Dataframe 1(brand_name):-

+-------------+
|brand_stop[0]|
+-------------+
|TOASTMASTERS |
|USBORNE      |
|ARBONNE      |
|USBORNE      |
|ARBONNE      |
|ACADEMY      |
|ARBONNE      |
|USBORNE      |
|USBORNE      |
|PILLAR       |
+-------------+

Dataframe 2:-(poi_name)

+---------------------------------------+
|Name                                   |
+---------------------------------------+
|TOASTMASTERS DISTRICT 48               |
|USBORNE BOOKS AND MORE                 |
|ARBONNE                                |
|USBORNE BOOKS AT HOME                  |
|ARBONNE                                |
|ACADEMY, LTD.                          |
|ARBONNE                                |
|USBORNE BOOKS AT HOME                  |
|USBORNE BOOKS & MORE                   |
|PILLAR TO POST HOME INSPECTION SERVICES|
+---------------------------------------+

I want to check whether the strings in brand_stop column of dataframe 1 are present in Name column of dataframe 2. The matching should be done row wise and then if there is a successful match, that particular record should be stored in a new column.
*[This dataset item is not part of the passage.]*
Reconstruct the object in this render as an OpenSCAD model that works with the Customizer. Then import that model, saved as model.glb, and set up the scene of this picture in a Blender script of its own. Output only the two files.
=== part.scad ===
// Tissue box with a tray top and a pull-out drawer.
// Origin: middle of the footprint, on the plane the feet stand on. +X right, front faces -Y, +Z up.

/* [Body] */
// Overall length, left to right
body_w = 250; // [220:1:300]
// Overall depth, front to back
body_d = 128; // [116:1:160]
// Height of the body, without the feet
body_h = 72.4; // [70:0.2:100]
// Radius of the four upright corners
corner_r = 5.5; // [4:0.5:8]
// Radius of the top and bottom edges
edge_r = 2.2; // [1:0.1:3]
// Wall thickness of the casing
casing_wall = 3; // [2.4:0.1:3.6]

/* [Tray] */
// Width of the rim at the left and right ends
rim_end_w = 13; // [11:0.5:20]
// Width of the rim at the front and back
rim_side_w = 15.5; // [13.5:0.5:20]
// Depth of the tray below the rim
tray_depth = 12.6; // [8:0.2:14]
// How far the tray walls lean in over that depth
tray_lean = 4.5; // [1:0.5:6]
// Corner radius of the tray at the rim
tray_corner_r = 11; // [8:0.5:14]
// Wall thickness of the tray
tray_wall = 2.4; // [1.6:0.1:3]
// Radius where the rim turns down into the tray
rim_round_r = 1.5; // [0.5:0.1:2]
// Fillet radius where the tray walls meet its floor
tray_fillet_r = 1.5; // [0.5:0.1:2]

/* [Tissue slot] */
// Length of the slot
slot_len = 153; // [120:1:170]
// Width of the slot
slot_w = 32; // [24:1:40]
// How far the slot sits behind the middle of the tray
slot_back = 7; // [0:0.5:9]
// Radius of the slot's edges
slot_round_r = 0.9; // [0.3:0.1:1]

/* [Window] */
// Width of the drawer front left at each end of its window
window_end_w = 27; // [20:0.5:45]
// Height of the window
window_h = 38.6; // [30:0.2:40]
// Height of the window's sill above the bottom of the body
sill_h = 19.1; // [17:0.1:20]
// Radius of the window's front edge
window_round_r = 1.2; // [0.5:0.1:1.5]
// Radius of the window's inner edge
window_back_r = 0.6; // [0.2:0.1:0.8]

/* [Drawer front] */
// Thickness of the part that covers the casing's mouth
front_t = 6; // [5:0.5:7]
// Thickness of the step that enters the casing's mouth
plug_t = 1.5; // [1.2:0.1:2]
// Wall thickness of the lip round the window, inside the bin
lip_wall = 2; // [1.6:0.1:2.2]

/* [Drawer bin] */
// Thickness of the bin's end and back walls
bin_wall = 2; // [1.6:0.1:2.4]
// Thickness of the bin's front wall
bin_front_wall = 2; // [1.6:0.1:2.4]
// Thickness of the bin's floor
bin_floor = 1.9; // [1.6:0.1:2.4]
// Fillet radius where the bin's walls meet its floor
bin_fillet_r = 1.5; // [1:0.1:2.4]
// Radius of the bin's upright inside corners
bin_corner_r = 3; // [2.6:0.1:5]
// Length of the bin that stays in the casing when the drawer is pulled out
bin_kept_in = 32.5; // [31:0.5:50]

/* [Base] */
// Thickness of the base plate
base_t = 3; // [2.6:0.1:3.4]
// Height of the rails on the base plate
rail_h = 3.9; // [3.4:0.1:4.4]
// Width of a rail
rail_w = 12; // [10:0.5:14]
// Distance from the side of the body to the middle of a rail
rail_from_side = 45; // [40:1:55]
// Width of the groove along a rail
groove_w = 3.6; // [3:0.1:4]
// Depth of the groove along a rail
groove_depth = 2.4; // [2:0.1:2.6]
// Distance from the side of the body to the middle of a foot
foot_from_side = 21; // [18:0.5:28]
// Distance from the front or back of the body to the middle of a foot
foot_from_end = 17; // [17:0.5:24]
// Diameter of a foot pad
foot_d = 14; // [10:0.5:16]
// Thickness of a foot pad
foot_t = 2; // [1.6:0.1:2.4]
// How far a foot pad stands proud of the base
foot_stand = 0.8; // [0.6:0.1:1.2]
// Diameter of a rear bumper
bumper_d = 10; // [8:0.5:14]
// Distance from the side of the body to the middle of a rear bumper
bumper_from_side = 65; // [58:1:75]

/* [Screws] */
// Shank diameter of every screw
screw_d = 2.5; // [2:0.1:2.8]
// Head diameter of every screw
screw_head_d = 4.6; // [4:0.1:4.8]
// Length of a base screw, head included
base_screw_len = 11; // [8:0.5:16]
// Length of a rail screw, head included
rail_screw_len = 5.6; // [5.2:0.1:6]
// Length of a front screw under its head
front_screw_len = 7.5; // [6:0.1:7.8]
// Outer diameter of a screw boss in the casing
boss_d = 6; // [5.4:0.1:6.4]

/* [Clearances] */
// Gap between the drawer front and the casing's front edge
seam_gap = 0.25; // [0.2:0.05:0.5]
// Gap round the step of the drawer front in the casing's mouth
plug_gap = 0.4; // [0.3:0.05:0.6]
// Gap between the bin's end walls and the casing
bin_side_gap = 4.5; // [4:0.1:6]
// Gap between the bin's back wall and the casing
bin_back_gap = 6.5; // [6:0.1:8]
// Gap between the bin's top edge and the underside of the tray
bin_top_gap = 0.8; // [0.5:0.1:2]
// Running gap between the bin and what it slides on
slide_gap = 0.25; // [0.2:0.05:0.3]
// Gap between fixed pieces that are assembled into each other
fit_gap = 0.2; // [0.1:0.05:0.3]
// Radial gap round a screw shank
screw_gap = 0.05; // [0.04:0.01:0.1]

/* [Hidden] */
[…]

I have tried filtering the dataframe using Join:-

from pyspark.sql.functions import udf, col 
from pyspark.sql.types import BooleanType

contains = udf(lambda s, q: q in s, BooleanType())

like_with_python_udf = (poi_names.join(brand_names1)
    .where(contains(col("Name"), col("brand_stop[0]")))
    .select(col("Name")))
like_with_python_udf.show()

But this shows an error

"AnalysisException: u'Detected cartesian product for INNER join between logical plans"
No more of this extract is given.